Wednesday, December 28, 2016

Rubbermaid

The Rubbermaid company began operations in the 1920s in Wooster, Ohio, a town of 24,000.  The company employed about 1600 people in the early 90s; it was the largest employer in Wooster.  In 1995 the company lost a contract with Walmart, which it had supplied with dozens of household items.  Walmart pushes its suppliers to charge the cheapest price possible.

Rubbermaid had already opened plants in Mexico, Korea, and Poland, but its products were still too expensive for Walmart, so it cut its workforce by 9% and closed nine of its facilities.  

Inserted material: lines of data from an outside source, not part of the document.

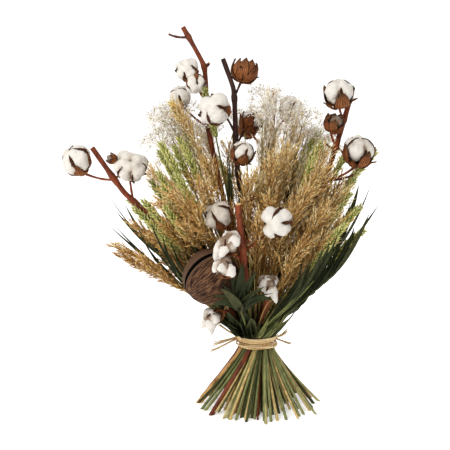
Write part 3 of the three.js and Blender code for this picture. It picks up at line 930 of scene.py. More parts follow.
def stalk(
    sheaf: Sheaf, path: Array, radii: Array, tone: float, finish: int = ON_STALK, cut: int = ON_CUT
) -> None:
    """A stalk with long ribs: circles along its path, cut level where it stands on the table.

    Args:
        sheaf: What it is added to.
        path: Its points, from the foot up.
        radii: Its radius at each.
        tone: Its tone mark.
        finish: Its finish.
        cut: The finish of its ends.
    """
    sides = 8
    points, quads, _ = tubes(path[None], radii[None], sides)
    tangent = unit(path[1] - path[0])
    if abs(path[0, 2]) < 8:
        points[0, 0] -= tangent * ((points[0, 0, :, 2:] - path[0, 2]) / tangent[2])
    along = np.linspace(0, 1, len(path))[None, :, None]
    around = np.linspace(-1, 1, sides)[None, None, :]
    sheaf.add(points, [quads], tone, along, around, finish)
    sheaf.ends(points, tone, cut)


class Stem:
    """What has a place of its own in the tie; each kind is a dataclass, and most have a name and a tip."""

    name: str
    tip: Point
    filler: bool = False

    @property
    def head(self) -> Point:
        """The point that its place in the tie is chosen for."""
        return self.tip

    def nodes(self, kind: str) -> list[str]:
        """The CAD node of that kind that it stands for, if it is no filler."""
        return [] if self.filler else [f"{kind}_{self.name}"]

    def build(self, spiral: Spiral, place: Array, seed: int) -> None:
        """Builds the stalk or the wood, and what it carries.

        Args:
            spiral: How the stems run.
            place: Its place in the tie.
            seed: Picks its small differences.
        """
        raise NotImplementedError


# ---- Cotton ----
@dataclass(frozen=True)
class HuskShape:
    """How a boll has opened.

    tip is how near the top its valves reach, in degrees; full is how much of the room between its
    neighbours a valve fills; proud is how far a valve's belly stands from the centre; curl is how far
    its tip bends out; spread and girth are how far out the puffs of cotton lie and how fat they are;
    hang is how far slipped locks droop; foot is the angle that the valves start from; blunt is how late
    they narrow.
    """

    tip: float
    full: float
    proud: float
    curl: float
    spread: float
    girth: float
    hang: float = 0.0
    foot: float = 176.0
    blunt: float = 1.7


class Husk(Enum):
    """The ways that the bolls of this bunch have opened."""

    FLUFFY = HuskShape(64, 0.70, 0.92, 0.08, 0.51, 0.52)
    CUPPED = HuskShape(68, 0.96, 1.0, 0.1, 0.48, 0.50, blunt=2.6)
    SPENT = HuskShape(44, 0.9, 1.0, 0.02, 0.32, 0.36, blunt=3.4)
    BURST = HuskShape(98, 0.5, 0.88, 0.16, 0.6, 0.42)
    LOOSE = HuskShape(84, 0.5, 0.84, 0.2, 0.44, 0.38, 0.62)


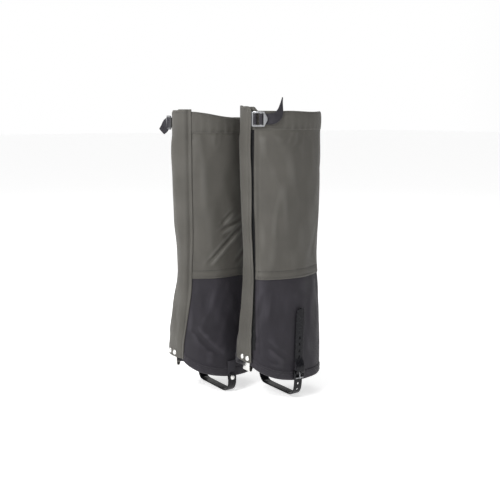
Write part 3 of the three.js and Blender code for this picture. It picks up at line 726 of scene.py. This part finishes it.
def cuff(side, start, end, cols):
    """The gathered casing, higher beside the flap, with the slot that lets the strap out."""
    cols = int(cols * CUFF_FINER)
    phi, z, out, t = profile_grid(start, end, CUFF_PROFILE, CUFF_ROWS, cols, level(CUFF_SEAM))
    deg = np.degrees(phi)
    # Flat under the flap and the buckle, gathered and puffed out elsewhere.
    full = 1 - window(deg, -44, 62, 10)
    share = np.clip((z - CUFF_SEAM) / (CUFF_TOP - CUFF_SEAM), 0, 1)
    puff = full * np.where(out > 0.6, 0.7, 0.0) * np.sin(np.pi * share)
    gather = full * 0.3 * np.sin(34 * phi + 2.0 * np.sin(3 * phi)) * smooth((out + 1.5) / 2)
    gather = gather * (0.15 + 0.6 * bell(z, CUFF_SEAM, 7))
    top = smooth((z - CUFF_SEAM - 8) / 18)
    lateral_tip = 1 - smooth((deg - 18) / 9)
    medial_tip = 0.75 * (1 - smooth((-deg - 34) / 52))
    tip = CUFF_TIP * np.where(deg > 0, lateral_tip, medial_tip)
    sag = CUFF_SAG[side] * smooth((np.abs(deg) - 30) / 90)
    z = z + top * (0.5 * np.sin(5 * phi + 1) * full + tip - sag)
    inside = (deg > SLOT_DEGREES[0]) & (deg < SLOT_DEGREES[1]) & (out > 0)
    inside = inside & (z > SLOT_HEIGHTS[0]) & (z < SLOT_HEIGHTS[1])
    keep = ~(inside[:-1, :-1] & inside[1:, 1:] & inside[:-1, 1:] & inside[1:, :-1])
    wear = np.clip(0.3 + gather + puff * 0.2, 0, 1)
    p = skin(side, phi, z, out + puff + gather)
    return p, arc_uv(phi, t), t, dict(thick=BAND_THICK, keep=keep, wear=wear)


def hem(side, start, end, cols):
    """The turned hem band; its profile runs down the outside, so the grid is turned over."""
    phi, z, out, t = profile_grid(start, end, HEM_PROFILE, HEM_ROWS, cols, hem_height)
    wear = np.clip(0.3 + 0.4 * smooth((2 - out) / 2), 0, 1) * 0.8
    p = skin(side, phi, z, out)
    return p[::-1], arc_uv(phi, t)[::-1], t, dict(thick=BAND_THICK, wear=wear[::-1])


UPPER = plain(level(BREAK_Z - 0.6), level(CUFF_SEAM + 1), upper_out, 96)
LOWER = plain(lambda phi: band_top(phi) - 1.5, level(BREAK_Z + 4), lower_out, 60)


def leg_cloth(side):
    halves(side, "upper", UPPER, OLIVE, ("upper_front", "upper_shell"))
    halves(side, "lower", LOWER, CHARCOAL, ("lower_front", "lower_shell"))
    halves(side, "cuff", cuff, OLIVE, ("cuff_front", "cuff_casing"))
    halves(side, "hem", hem, CHARCOAL, ("hem_front", "hem_band"))


# ---- Flap and tapes ----
FLAP_AXIS = ((-15.7, -66.8, 484.0), (-8.7, -77.2, 66.0))
# Directions and distances from that axis between which the cloth turns when the flap opens.
FLAP_ACROSS, FLAP_BLEND = (0.9, -0.44, 0.0), (-3.2, 1.4)
FLAP_THICK, FLAP_CUT_WIDTH = 1.5, 0.0415
FLAP_ROWS, FLAP_COLS = 190, 34
TOP_CORNER, LOW_CORNER = 7.0, 3.0
SEAM_INSET, EDGE_INSET, TOP_INSET = 4.0, 3.2, 3.5
# How far out the flap lies at its seam, and how much further over the tapes.
FLAP_BASE, FLAP_RISE, GROOVE_WIDTH = 1.45, 3.2, 0.9


def flap_seam(side, z):
    """Where the flap is sewn to the shell; the right one pulls inwards above the ankle."""
    pull = 2.4 if side == "right" else 0.0
    return front_x(PLACKET_SEAM, z) + pull * bell(z, 205, 55)


def flap_edge(side, z):
    """The flap's free edge wanders a little and draws in towards the hook."""
    phase = 0.5 if side == "left" else 2.1
    drift = 0.7 * np.sin(z / 26.0 + phase) * window(z, 110, 440, 30)
    return front_x(FLAP_EDGE, z) + drift - 2.2 * smooth((170 - z) / 80)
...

In 1999 Rubbermaid was bought by Newell Corporation, a company noted for cost-cutting.  Newell shifted more manufacturing to Mexico and moved the corporate staff to Atlanta.  Employment in Wooster was cut to under 1000.

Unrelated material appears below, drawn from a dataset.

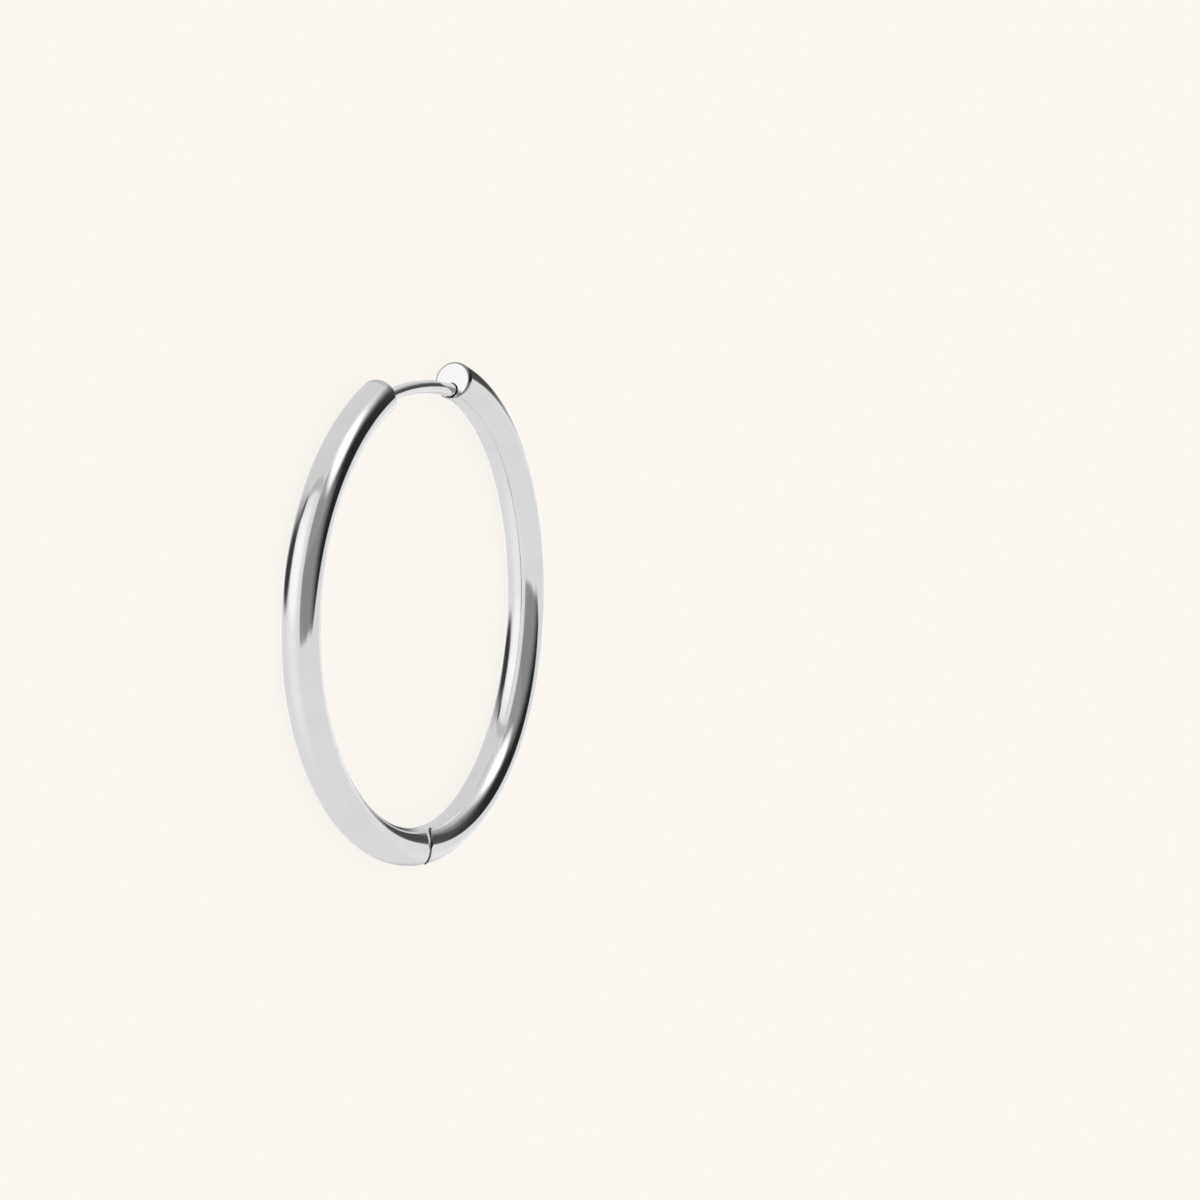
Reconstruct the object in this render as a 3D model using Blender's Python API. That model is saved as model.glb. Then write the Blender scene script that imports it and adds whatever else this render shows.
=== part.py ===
"""Hinged hoop earring lying on its side, modelled in metres with +Z up.

The hoop's plane is level and its bars rest on Z = 0. The origin lies on that resting plane, under the
middle of the hoop. Angles run round the hoop from +X towards +Y: the hinge is at -90 degrees and the
clasp gap, bridged by the ear post, is centred on 90 degrees. The front half is on the -X side and swings
open about the hinge pin, and the back half is on the +X side.
"""

import math

import bmesh
import bpy
from mathutils import Matrix, Vector

MM = 0.001

# Hoop bars
HOOP_RADIUS = 13.85 * MM
HOOP_LOBE = 0.17 * MM
LOBE_COUNT = 3
LOBE_ANGLE = 57.0
BAR_RADIUS = 1.155 * MM
RIM_ROUNDING = 0.20 * MM
CLASP_ANGLE = 90.0
CLASP_HALF_ANGLE = 19.6
HINGE_ANGLE = -90.0

# Hinge
PIN_RADIUS = 0.20 * MM
PIN_CLEARANCE = 0.05 * MM
PIN_END_WALL = 0.10 * MM
PIN_OUTWARD = 0.55 * MM
PIN_SIDEWAYS = 0.40 * MM
EAR_RADIUS = 1.30 * MM
EAR_OUTWARD = 0.12 * MM
EAR_SIDEWAYS = 0.49 * MM
SEAM_GAP = 0.12 * MM
TONGUE_THICKNESS = 0.60 * MM
TONGUE_CLEARANCE = 0.06 * MM

# Ear post and the holes that take it
POST_RADIUS = 0.40 * MM
POST_BEND_RADIUS = 22.0 * MM
POST_INWARD = 0.67 * MM
POST_TOP_SIDEWAYS = -0.30 * MM
POST_TIP_ROUNDING = 0.20 * MM
SOCKET_DEPTH = 1.50 * MM
SOCKET_CLEARANCE = 0.05 * MM
SLOT_DEPTH = 1.00 * MM
SLOT_CLEARANCE = 0.12 * MM
SLOT_END_ROOM = 0.25 * MM

# Fineness of the round shapes
BAR_STEP_ANGLE = 4.0
BAR_BEVEL_RESOLUTION = 12
POST_STEP = 0.55 * MM
POST_BEVEL_RESOLUTION = 4
ROUNDING_STEPS = 4
PIN_SIDES = 16
KNUCKLE_STEP_ANGLE = 7.5
EAR_STEP_ANGLE = 6.0
FACE_SEARCH_STEPS = 8

# A cutter reaches past the stock by this much, and a bar is cut from stock this much longer
REACH = 1.0 * MM
HINGE_END_STOCK = 0.30 * MM

SILVER = {"colour": (0.80, 0.80, 0.81, 1.0), "roughness": 0.08, "metallic": 1.0}
STEEL = {"colour": (0.62, 0.62, 0.63, 1.0), "roughness": 0.20, "metallic": 1.0}


def clear_scene():
    for obj in list(bpy.data.objects):
        bpy.data.objects.remove(obj, do_unlink=True)


def new_collection(name):
    collection = bpy.data.collections.new(name)
    bpy.context.scene.collection.children.link(collection)
    return collection


def new_material(name, finish):
    material = bpy.data.materials.new(name)
    material.use_nodes = True
    shader = material.node_tree.nodes["Principled BSDF"]
    shader.inputs["Base Color"].default_value = finish["colour"]
    shader.inputs["Roughness"].default_value = finish["roughness"]
    shader.inputs["Metallic"].default_value = finish["metallic"]
    return material


# Places round the hoop

def hoop_radius_at(angle):
    """Radius of the bar's centre line: a circle with three very shallow lobes."""
    return HOOP_RADIUS + HOOP_LOBE * math.cos(math.radians(LOBE_COUNT * (angle - LOBE_ANGLE)))


def on_hoop(angle):
    """A point on the bar's centre line."""
    radius = hoop_radius_at(angle)
    turn = math.radians(angle)
    return Vector((radius * math.cos(turn), radius * math.sin(turn), BAR_RADIUS))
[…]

On December 10, 2003, Newell announced that the Wooster plant would be shuttered in a few months  

Wooster had other factories, but some of them moved production outside the U.S. as well.  The unemployment rate for Wayne County, home of Wooster, stood at 11.1% in 2010.

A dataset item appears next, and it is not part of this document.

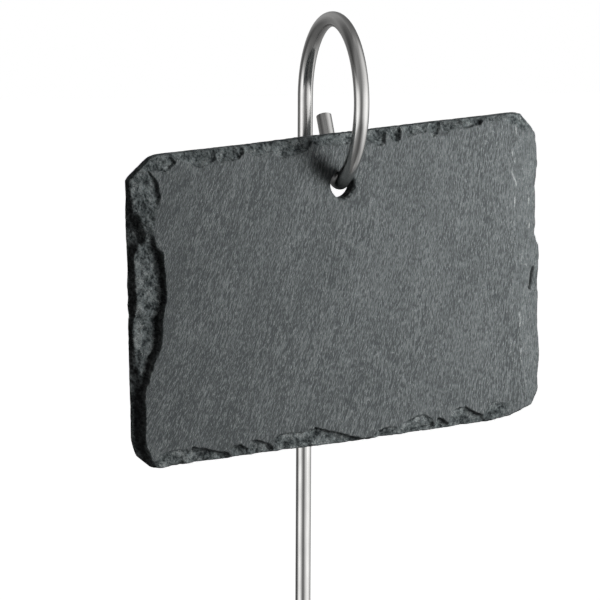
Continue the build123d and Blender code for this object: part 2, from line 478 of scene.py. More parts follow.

The U.S. in June 1979 had 19,553,000 jobs in manufacturing.  That was the peak.  By 2011 manufacturing jobs had dropped to 11.6 million.

I don’t know this for sure, but I will bet that many former Rubbermaid workers voted for Trump and shop at Walmart.  I will also bet that the Rubbermaid factory won’t be coming back to Wooster.


Information about Rubbermaid came from Donald L. Barlett and James B Steele, The Betrayal of the American Dream.